La obsesión de recuperar un espacio para el catalanismo abre la puerta a una reflexión transversal, puesto que afecta a la mayoría de formaciones políticas catalanas. Vale preguntarse, de entrada, si tiene futuro el catalanismo a estas alturas del siglo XXI y si significa algo para las nuevas generaciones. A la vista de lo acaecido estos últimos años, y entendido como un nacionalismo de baja intensidad, el independentismo no deja de ser la fase superior del catalanismo. Josep López de Lerma, que fue destacado negociador de CiU con el gobierno de Madrid y miembro de la Mesa del Congreso, recordaba ayer que “todas las palabras que finalizan con el sufijo ismo indican doctrina, sistema, pensamiento y hasta partido político”. Habría que añadir, tal vez, militancia y actitud. En el fondo, volvemos a situarnos en la búsqueda de una argamasa capaz de asentar sentimientos que tienen escaso valor ideológico y nada que ver con los retos del cambio de época que vivimos. Menos aún con la coyuntura que atravesamos, en la que parece interesar más la supervivencia de algunas formaciones, la forma de financiar las competencias más que ellas mismas, y superar la lucha cainita dentro de un independentismo que empieza a ver un balón de oxígeno en la investidura de Pedro Sánchez a la presidencia del Gobierno.

Cuando se negociaron los Pactos del Majestic, allá por 1996, tras la primera victoria del PP de José María Aznar, CiU vivió momentos de intenso debate. No era fácil facilitar la investidura de un candidato que, menos bonito, había llamado de todo a aquel partido. La misma noche electoral del 3 de marzo de 1996 fue una verdadera borrachera de rechazo en las puertas del PP en la calle Génova. El grito de “¡Pujol, enano, habla castellano!” fue de lo más escuchado. En definitiva, la negociación para dar el sí a la investidura no estuvo exenta de tensiones en el seno de CDC. Al final, se impuso el criterio de hacerlo “por responsabilidad”, en palabras de Miquel Roca en el transcurso de un encuentro restringido. Eran los tiempos de contribuir a la gobernabilidad de España que permitió negociar y pactar hasta en los tiempos más difíciles. Nada que ver con lo que ahora ocurre: importa sobre todo la supervivencia y poder salir airosos de un procés que empuja al vacío. En palabras de Josep López de Lerma, “la Cataluña del catalanismo transversal, sereno, juicioso y constructivo que representaba CiU se terminó en cuanto el torpe de Mas llevó el de Pujol al soberanismo y, de aquí, al derecho a decidir”.

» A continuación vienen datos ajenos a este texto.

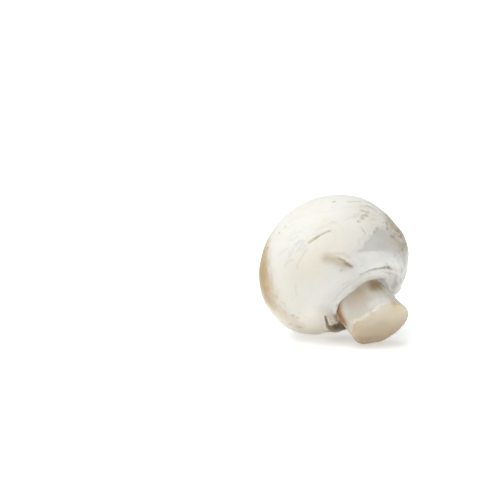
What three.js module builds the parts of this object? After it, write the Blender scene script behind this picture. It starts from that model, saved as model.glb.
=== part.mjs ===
// A picked white button mushroom, its stem trimmed, lying on the shoulder of its cap and the rim of its cut.
// Millimetres, +Z up. The surface it lies on is z = 0, and the origin is under the middle of its box.
//
// The fruit body is one piece. Its skin is one closed surface, walked from the crown of the cap over the
// shoulder, across the veil that hides the gills, over the veil's torn lip into the groove round the stem,
// down the stem and across its cut. A place on it is given by three values:
//   past  - along the mushroom's axis from the cap's widest level, towards the cut, in millimetres
//   out   - away from the axis, or from the stem's middle, in millimetres
//   round - the angle about the axis in degrees: 0 is the upper side, 90 is the +Y side
// On the cap, past and out follow from "polar", the angle from the crown in degrees: 90 is the widest level.
import * as THREE from "three";

const { clamp, degToRad, euclideanModulo, lerp, smoothstep } = THREE.MathUtils;

// Cap
const CAP_RADIUS = 23;
const CROWN_RISE = 20.3; // widest level up to the crown
const UNDERSIDE_DROP = 16.4; // widest level down to the middle of the underside
const SHOULDER_FULLNESS = 0.075; // share by which the lower shoulder swells past an ellipse
const OVAL_SHARE = 0.007; // share by which the cap is out of round, in two lobes
const OVAL_ROUND = 12;
const TRIANGLE_SHARE = 0.013; // and in three lobes
const TRIANGLE_ROUND = -24;
const CAP_END_POLAR = 149; // where the cap's skin gives way to the veil
const SPLIT_CAP_END_POLAR = 137; // and where it does so along the split

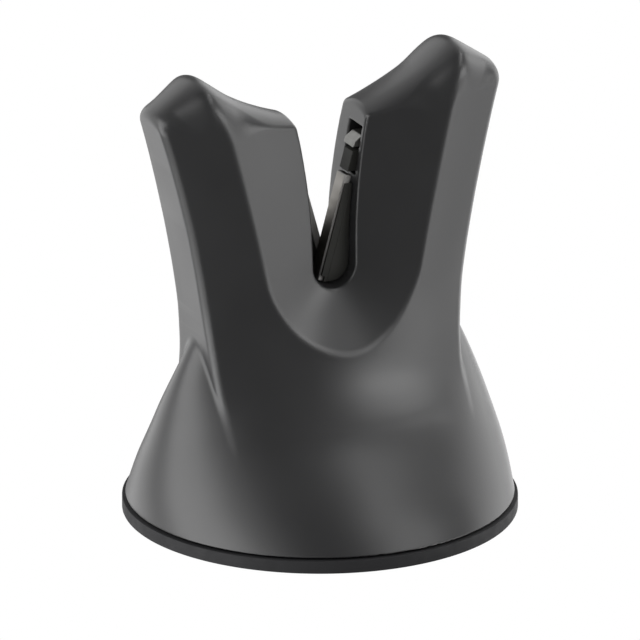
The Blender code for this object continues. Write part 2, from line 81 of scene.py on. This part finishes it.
# Radius of the arm's top, front to back
ARM_CROWN = ((0.0, 11.0), (16.0, 11.0), (19.5, 12.0), (23.0, 9.5), (27.0, 7.4), (38.0, 7.4))
WEB_HALF, WEB_TAPER = 5.4, 0.038
SCOOP_SLOPE = ((29, 0.305), (31, 0.332), (33.5, 0.376), (36.5, 0.41), (40, 0.40), (44, 0.36), (50, 0.33),
               (56, 0.304), (61, 0.29), (67, 0.275))
SCOOP_SWEEP, SCOOP_SWEEP_TOP, SCOOP_SWEEP_SPAN = 3.4, 43.0, 13.0

# Edge roundings of the moulding: width of the blend between two faces (mm)
SIDE_EDGE, TIP_EDGE, TIP_CORNER, NOTCH_EDGE = 1.15, 2.9, 1.5, 0.7
SLOT_EDGE, RIDGE_EDGE, SKIRT_JOIN, SKIRT_JOIN_FRONT, SKIRT_FOOT_EDGE = 0.45, 0.4, 0.5, 0.04, 0.35
SIDE_LAP = 0.06                     # the side faces stand out by this, as their edges are rounded off


# Small helpers -----------------------------------------------------------------------------------

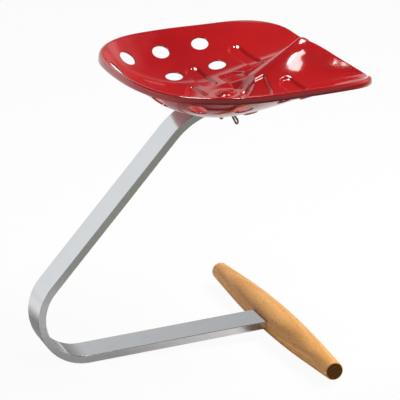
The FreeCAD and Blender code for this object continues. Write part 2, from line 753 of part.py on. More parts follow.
def pan_height(x, y, inset, lift):
    """Height of the pan's upper face. Inset is the way left to the rim crest and lift is how far
    the crest stands above the open dish."""
    away = math.hypot(x - HUB.x, y)
    share = smooth((away - size("hub_flat")) / size("hub_blend"))
    flat = HUB.z + (x - HUB.x) * math.tan(slope("top_slope"))
    height = flat * (1 - share) + dish(x, y) * share
    if inset < size("wall_run"):
        height += lift * (1 - inset / size("wall_run")) ** 2
    return height


def ring_bead(away):
    """Height of the bead that frames the bolt head."""
    off = abs(away - size("ring_middle")) / (size("ring_wide") / 2)
    return size("ring_high") * math.cos(off * math.pi / 2) ** 2 if off < 1 else 0.0


class Column:
    """The pan's section from the hub out to one point of the rim."""

    def __init__(self, rim):
        self.rim = rim
        run = FreeCAD.Vector(rim.x - HUB.x, rim.y, 0)
        self.reach = run.Length
        self.out = run.normalize()
        self.lift = rim.z - dish(rim.x, rim.y)

    def height(self, away):
        x = HUB.x + self.out.x * away
        y = self.out.y * away
        return pan_height(x, y, self.reach - away, self.lift)

    def lean(self, away):
        """Slope of the section, as an angle."""
        return math.atan2(self.height(away + 0.2) - self.height(away - 0.2), 0.4)

    def place(self, away, height):
        return FreeCAD.Vector(HUB.x + self.out.x * away, self.out.y * away, height)

    def rows(self, depth):
        """Points of one face from the hub to the lip's lower edge, at a depth under the upper face."""
        points = []
        bend = size("rim_bend")
        last = self.reach - bend
        first = size("hub_flat") + size("hub_blend")
        ring = [size("ring_middle") + size("ring_wide") * step / 4 for step in range(-2, 3)]
        near = [3, 6.5, 9, 11, 12] + ring + [19, 21, 23, 25, 28, 31, 36, 41, first]
        far = [last - step for step in (46, 38, 30, 23, 16, 10, 5, 0)]
        between = [near[-1] + (far[0] - near[-1]) * step / 5 for step in range(1, 5)]
        for away in near + between + far:
            lean = self.lean(away)
            bead = 0 if depth else ring_bead(away)
            height = self.height(away) + bead
            points.append(self.place(away + depth * math.sin(lean), height - depth * math.cos(lean)))
        # the rolled edge, then the lip that hangs from it
        start = self.lean(last)
        crest = self.height(last)
        centre_out = last + bend * math.sin(start)
        centre_up = crest - bend * math.cos(start)
        end = -math.radians(90 - size("lip_lean"))
        for step in range(1, 8):
            lean = start + (end - start) * step / 7
            out = centre_out - (bend - depth) * math.sin(lean)
            up = centre_up + (bend - depth) * math.cos(lean)
            points.append(self.place(out, up))
        for step in (1, 2, 3):
            drop = size("lip_straight") * step / 3
            points.append(self.place(out + drop * math.cos(end), up + drop * math.sin(end)))
        return points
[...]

Sin embargo, seguimos en busca del catalanismo perdido. Un principio al que son adeptos la mayoría de los partidos catalanes, al margen de su tintura ideológica.

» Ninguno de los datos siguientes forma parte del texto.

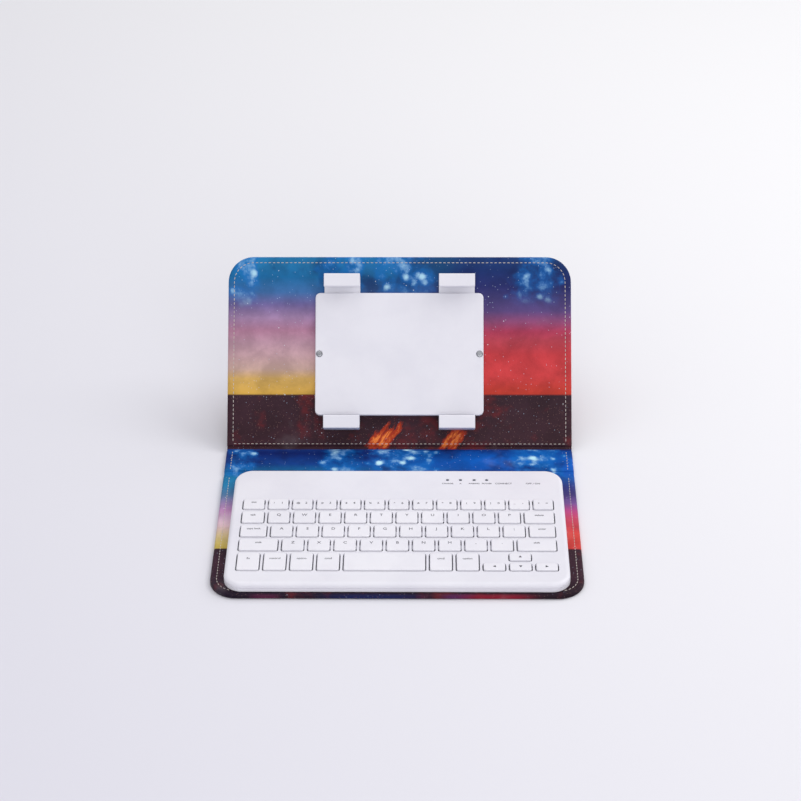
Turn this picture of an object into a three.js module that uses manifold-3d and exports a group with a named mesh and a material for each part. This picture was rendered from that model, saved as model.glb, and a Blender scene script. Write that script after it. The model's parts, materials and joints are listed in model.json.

El 1 de octubre es una fecha de raros recuerdos. Para la generación que vivió el franquismo, era un día festivo en que se conmemoraba la exaltación del Caudillo a la Jefatura del Estado; desde 1978, año de la Constitución, se celebra el Día Internacional del Vegetarianismo. En el aniversario de 2017 no vale la pena insistir. Pero conviene recordar que en tal día de 1998, el Parlament aprobó una moción reconociendo el derecho de Cataluña a la autodeterminación.

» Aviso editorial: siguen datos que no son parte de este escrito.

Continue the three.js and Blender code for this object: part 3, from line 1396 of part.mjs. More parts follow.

La moción se aprobó con la abstención de PSC e ICV, como si el tema no fuera con ellos. La izquierda, soplando y sorbiendo al mismo tiempo. Más o menos, seguimos estando en circunstancias parecidas. La dicotomía derecha española versus nacionalismo catalán parece exculpar o servir de alibi a una izquierda que se nutre en demasiadas ocasiones de ambigüedad, algo que tanto parece gustar a los Comunes, pero a lo que tampoco parece ajeno un amplio sector del PSC. Jordi Solé Tura, que fue ponente constitucional, ex militante del PSUC y ex ministro del PSOE, escribía en 1985: “La izquierda no puede defender el Estado de las Autonomías, propugnar su desarrollo y plenitud en sentido federal y mantener, al mismo tiempo, un concepto --el derecho a la autodeterminación-- que cambia este modelo y puede llegar a destruirlo. O una u otra, pero no ambas a la vez”.